Autonomous blimp could explore Saturn's giant moon
NASA's Dryden research centre is hoping to follow up the Cassini-Huygens mission to Saturn with a mission to one of its moons, Titan, in the 2010-2015 timeframe. The mission would explore the giant moon using an autonomous blimp.
Dryden researchers have been exploring concepts for a self-inflating "aerobot" that would self-deploy from an aeroshell atmospheric-entry vehicle 7km (4 miles) above Titan's surface. The blimp would be required to extract itself from the aeroshell, then inflate and achieve stable flight in just a few seconds.

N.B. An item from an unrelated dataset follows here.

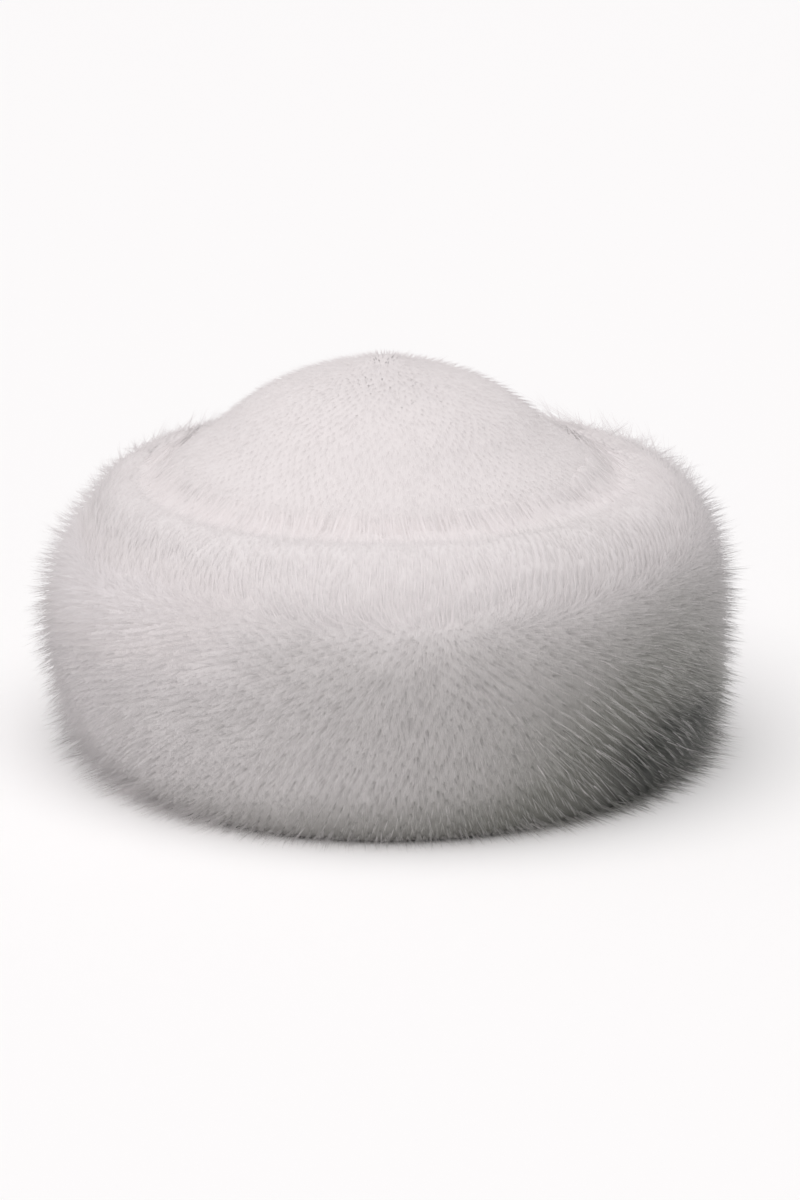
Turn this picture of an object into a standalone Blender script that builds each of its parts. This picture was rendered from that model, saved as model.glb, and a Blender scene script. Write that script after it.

A half-scale aerobot demonstrator has been built and has been undergoing testing at the Edwards AFB test complex in California for the past year. The demonstrator uses a helium-filled airbag and two electric-driven propellers to manoeuvre.
Dryden researchers are anxiously awaiting data on the composition of Titan's atmosphere from the Huygens probe when it lands on the moon in December before they can determine more details of the aerobot design. The Huygens data will provide guidance on atmospheric density, which is already expected to be greater than that of the Earth, potentially allowing the use of methane or nitrogen to fill the aerobot gasbag. Hydrogen is also being considered.
The Titan aerobot would carry two 1m (3ft) propellers, with electric power supplied from a radioisotope thermal generator. The power source is expected to provide sufficient reserves to enable medium- to high-altitude exploration for between six and 12 months.
Dryden researchers say the craft would require sufficient autonomy to allow it to maintain stable flight and perform exploration functions for more than three days at a time without human operator involvement. The three-day target is mandated by the time it takes for Titan to pass behind Saturn in its normal orbit, with that blackout preventing any contact with mission control operators on Earth.
The aerobot could piggy-back a ride to the outer solar system on one of several different missions being explored by NASA, including the planned Jupiter Icy Moons Orbiter.